Start of GIVEN RECORDS
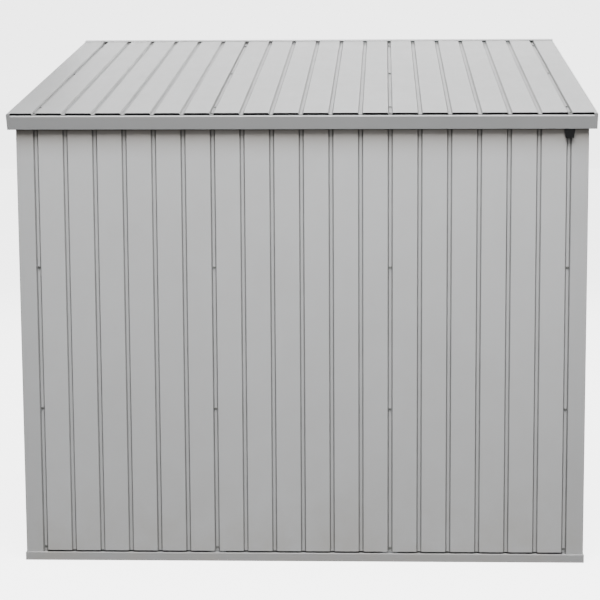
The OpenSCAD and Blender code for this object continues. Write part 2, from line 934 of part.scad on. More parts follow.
// Slotted arm, drawn along +y from its pivot
module stay_arm_shape() {
    slot_r = stay_pin_r + 0.6;
    from = stay_start - 0.5;
    to = stay_end + 0.5;
    difference() {
        union() {
            stay_rod(0, stay_t, stay_w / 2);
            translate([0, to, 0]) stay_rod(0, stay_t, stay_w / 2);
            translate([0, 0, -stay_w / 2]) cube([stay_t, to, stay_w]);
        }
        stay_rod(-1, stay_t + 1, stay_pin_r + pin_gap);
        translate([0, from, 0]) stay_rod(-1, stay_t + 1, slot_r);
        translate([0, to, 0]) stay_rod(-1, stay_t + 1, slot_r);
        translate([-1, from, -slot_r]) cube([stay_t + 2, to - from, 2 * slot_r]);
    }
}

module stay_arm(left) {
    color(zinc)
    mirror([left ? 0 : 1, 0, 0])
        at_left_stay(pivot_u, pivot_n)
            translate([arm_in, 0, 0]) rotate([stay_angle, 0, 0]) stay_arm_shape();
}

base_rail("front");  // base_rail_front
base_rail("back");  // base_rail_back
base_rail("left");  // base_rail_left
base_rail("right");  // base_rail_right
floor_joists();
floor_sheet(0);  // floor_sheet_left
floor_sheet(1);  // floor_sheet_centre
floor_sheet(2);  // floor_sheet_right
corner_post(true, true);  // corner_post_front_left
corner_post(true, false);  // corner_post_front_right
corner_post(false, true);  // corner_post_back_left
corner_post(false, false);  // corner_post_back_right
front_studs();
back_studs();
side_studs();
front_sheet(0);  // front_sheet_left
front_sheet(1);  // front_sheet_centre
front_sheet(2);  // front_sheet_right
back_sheet(2);  // back_sheet_left
back_sheet(1);  // back_sheet_centre
back_sheet(0);  // back_sheet_right
side_sheet("left", 1);  // left_sheet_front
side_sheet("left", 0);  // left_sheet_back
side_sheet("right", 0);  // right_sheet_front
side_sheet("right", 1);  // right_sheet_back
cross_top_rail("front", wall_top_front);  // top_rail_front
cross_top_rail("back", rail_top_back);  // top_rail_back
sloping_top_rail(true);  // top_rail_left
sloping_top_rail(false);  // top_rail_right
wall_screw_set("front");  // front_screws
wall_screw_set("back");  // back_screws
wall_screw_set("left");  // left_screws
wall_screw_set("right");  // right_screws
lid_buffer_strip();
hinge_body_leaves();
hinge_pins();
hinge_body_screws();
stay_wall_brackets();
stay_studs();
lid_sheet(0);  // lid_sheet_left
lid_sheet(1);  // lid_sheet_centre
lid_sheet(2);  // lid_sheet_right
lid_front_trim();
lid_back_trim();
lid_side_trim(true);  // lid_side_trim_left
lid_side_trim(false);  // lid_side_trim_right
lid_rail(true);  // lid_rail_left
lid_rail(false);  // lid_rail_right
lid_cross_rails();
lid_screws();
lid_filler_blocks();
hinge_lid_leaves();
hinge_lid_screws();
stay_lid_brackets();
stay_pivots();
lid_catch();
stay_arm(true);  // stay_arm_left
stay_arm(false);  // stay_arm_right
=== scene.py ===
# Deck storage box: folded, coated sheet steel and its fittings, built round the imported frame.
# Everything is in metres, and every place comes from the frame.
import math

import bmesh
import bpy
from mathutils import Matrix, Vector


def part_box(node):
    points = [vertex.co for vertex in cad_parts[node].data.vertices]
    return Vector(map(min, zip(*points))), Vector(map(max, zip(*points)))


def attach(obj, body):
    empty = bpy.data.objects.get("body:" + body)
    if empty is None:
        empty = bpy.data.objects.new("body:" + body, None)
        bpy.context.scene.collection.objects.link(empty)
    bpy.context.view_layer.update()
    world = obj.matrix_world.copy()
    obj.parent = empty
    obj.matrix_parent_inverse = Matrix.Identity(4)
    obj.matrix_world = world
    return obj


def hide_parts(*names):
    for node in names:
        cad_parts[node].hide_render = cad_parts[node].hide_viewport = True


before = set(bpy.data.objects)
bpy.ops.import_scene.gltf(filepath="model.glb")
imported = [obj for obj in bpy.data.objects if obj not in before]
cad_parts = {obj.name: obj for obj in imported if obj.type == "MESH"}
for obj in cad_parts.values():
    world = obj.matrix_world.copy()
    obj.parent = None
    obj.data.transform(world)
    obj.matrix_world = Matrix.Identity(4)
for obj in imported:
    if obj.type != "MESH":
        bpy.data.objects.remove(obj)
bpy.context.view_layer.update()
print("frame loaded:", len(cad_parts), "nodes")

mm = 0.001
hair = 0.1 * mm          # slack for picking vertices at an exact place
slack = 1 * mm           # slack for picking vertices near a place
quarter = math.pi / 2


# small helpers

def objectMode():
    if bpy.context.mode != "OBJECT":
        bpy.ops.object.mode_set(mode="OBJECT")


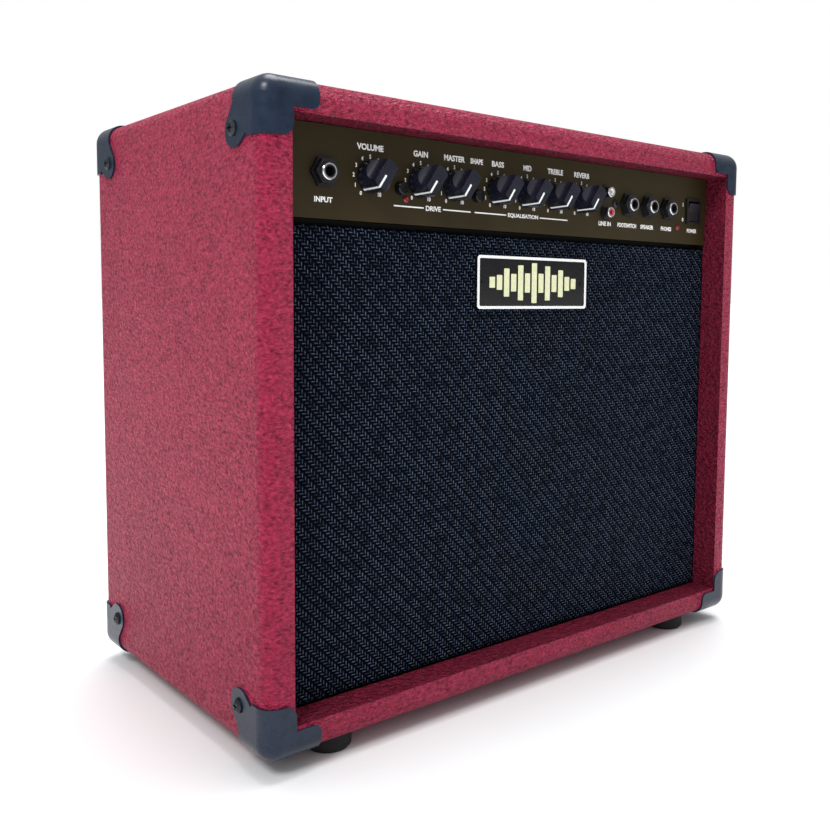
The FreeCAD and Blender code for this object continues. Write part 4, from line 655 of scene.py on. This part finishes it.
def studio_light():
    """White behind everything, with the light itself mostly from above and from the left."""
    world = bpy.data.worlds.new("studio")
    world.use_nodes = True
    nodes, links = world.node_tree.nodes, world.node_tree.links
    direction = nodes.new("ShaderNodeTexCoord").outputs["Generated"]
    height = nodes.new("ShaderNodeSeparateXYZ")
    links.new(direction, height.inputs[0])
    fill = nodes.new("ShaderNodeMapRange")
    for key, value in {"From Min": 0.0, "From Max": 0.9, "To Min": 0.24, "To Max": 0.85}.items():
        fill.inputs[key].default_value = value
    links.new(height.outputs["Z"], fill.inputs["Value"])
    backdrop = nodes.new("ShaderNodeMix")
    backdrop.inputs["B"].default_value = 1.0
    links.new(fill.outputs["Result"], backdrop.inputs["A"])
    links.new(nodes.new("ShaderNodeLightPath").outputs["Is Camera Ray"], backdrop.inputs["Factor"])
    links.new(backdrop.outputs["Result"], nodes["Background"].inputs["Strength"])
    nodes["Background"].inputs["Color"].default_value = (1.0, 1.0, 1.0, 1.0)
    bpy.context.scene.world = world
    middle = (0.0, 0.0, 0.2)
    light("overhead", "SUN", (0.5, 0.3, 2.6), middle, 2.6, math.radians(40))
    light("left_panel", "AREA", (-1.3, -0.7, 1.5), middle, 17.0, 0.5)
    light("low_panel", "AREA", (-0.9, -1.6, 0.15), middle, 1.5, 0.6, (0.55, 0.68, 1.0))
    bpy.context.scene.view_settings.view_transform = "Standard"


def camera():
    """The camera stands to the left of the front, a little above the middle of the cabinet."""
    place = Vector((-0.50534, -0.61075, 0.29520))
    yaw, pitch, roll = 0.694754, 0.081547, 0.008
    ahead = Vector((math.sin(yaw) * math.cos(pitch), math.cos(yaw) * math.cos(pitch), -math.sin(pitch)))
    right = Vector((math.cos(yaw), -math.sin(yaw), 0.0))
    up = right.cross(ahead)
    tilted_right = math.cos(roll) * right + math.sin(roll) * up
    tilted_up = -math.sin(roll) * right + math.cos(roll) * up
    data = bpy.data.cameras.new("camera")
    data.lens, data.sensor_width = 40.328, 36.0
    data.shift_x, data.shift_y = -0.0301, -0.0509
    data.clip_start, data.clip_end = 0.01, 200.0
    holder = bpy.data.objects.new("camera", data)
    axes = Matrix((tilted_right, tilted_up, -ahead)).transposed().to_4x4()
    holder.matrix_world = Matrix.Translation(place) @ axes
    bpy.context.scene.collection.objects.link(holder)
    bpy.context.scene.camera = holder


studio_floor()
studio_light()
camera()
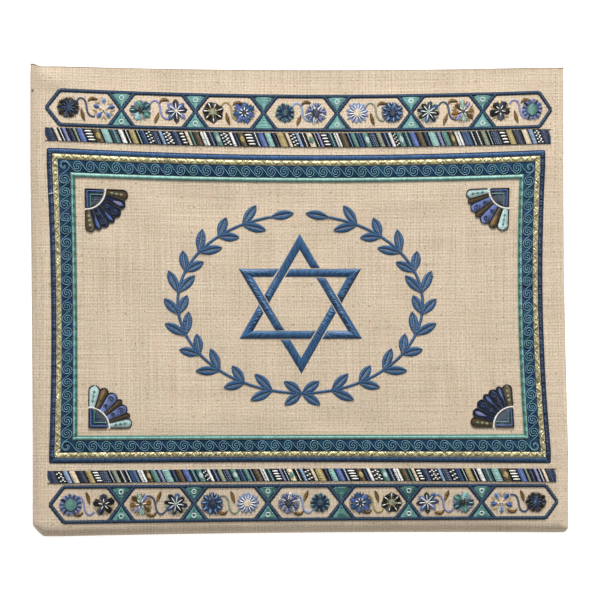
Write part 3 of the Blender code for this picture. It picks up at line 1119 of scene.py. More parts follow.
def ring_of_spirals():
    """Centre, direction of travel and outward direction of each spiral round the frame."""
    left, right, low, high = frame_box((SCROLL_BAND.outer + SCROLL_BAND.inner) / 2)
    corners = [(left, high), (right, high), (right, low), (left, low), (left, high)]
    found = []
    for start, end in zip(corners, corners[1:]):
        start, end = np.array(start), np.array(end)
        length = np.linalg.norm(end - start)
        count = int(round(length / SCROLL_PITCH))
        travel = (end - start) / length
        for step in range(count):
            found.append((start + travel * length * step / count, travel, left_of(travel)))
    return found


def half_scroll(centre, travel, outward, side):
    """A spiral from its eye to its outermost point, which is outward for side 1 and inward for
    side -1, where it heads along the direction of travel."""
    turns = np.linspace(SPIRAL_TURNS * math.tau, 0, 22)
    radius = SPIRAL_EYE + (SPIRAL_RADIUS - SPIRAL_EYE) * (1 - turns / turns[0])
    aside = np.outer(radius * np.cos(turns), side * outward)
    along = np.outer(-radius * np.sin(turns), travel)
    return centre + aside + along


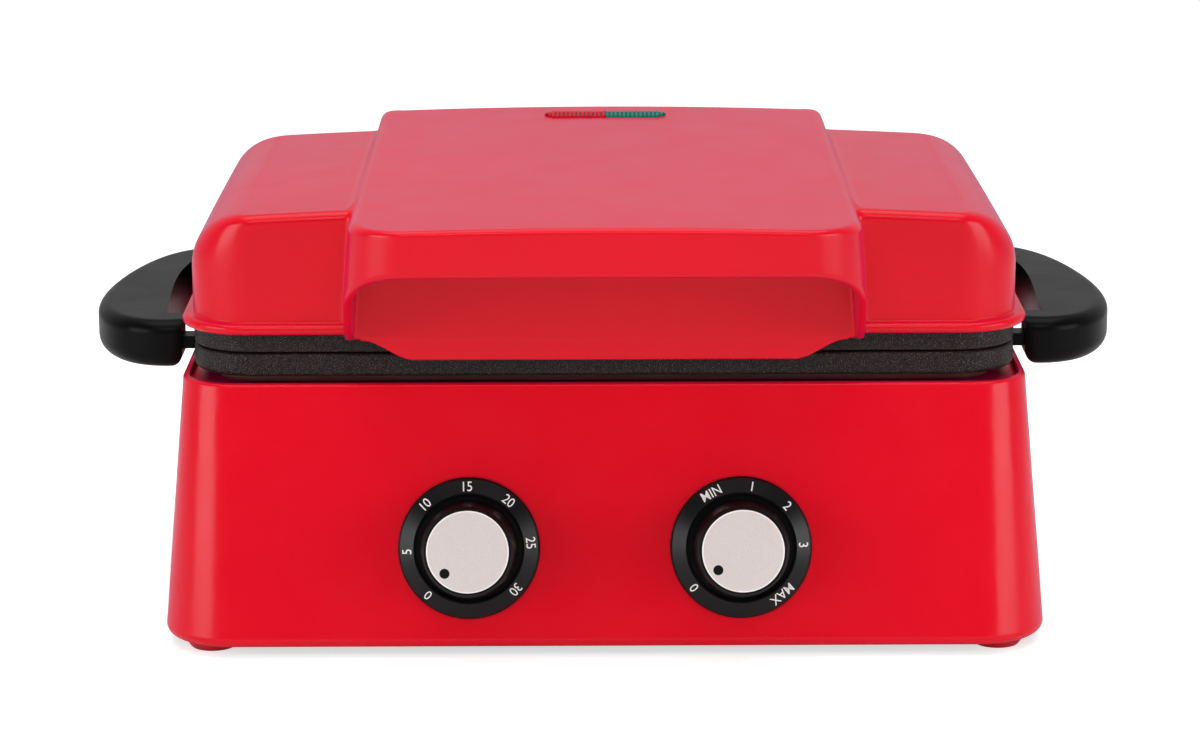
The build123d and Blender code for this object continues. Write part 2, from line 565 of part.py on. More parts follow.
End of GIVEN RECORDS
TO BE DONE:
Using the entries above, return each line that includes the word "empty".

RESULT:
    empty = bpy.data.objects.get("body:" + body)
    if empty is None:
        empty = bpy.data.objects.new("body:" + body, None)
        bpy.context.scene.collection.objects.link(empty)
    obj.parent = empty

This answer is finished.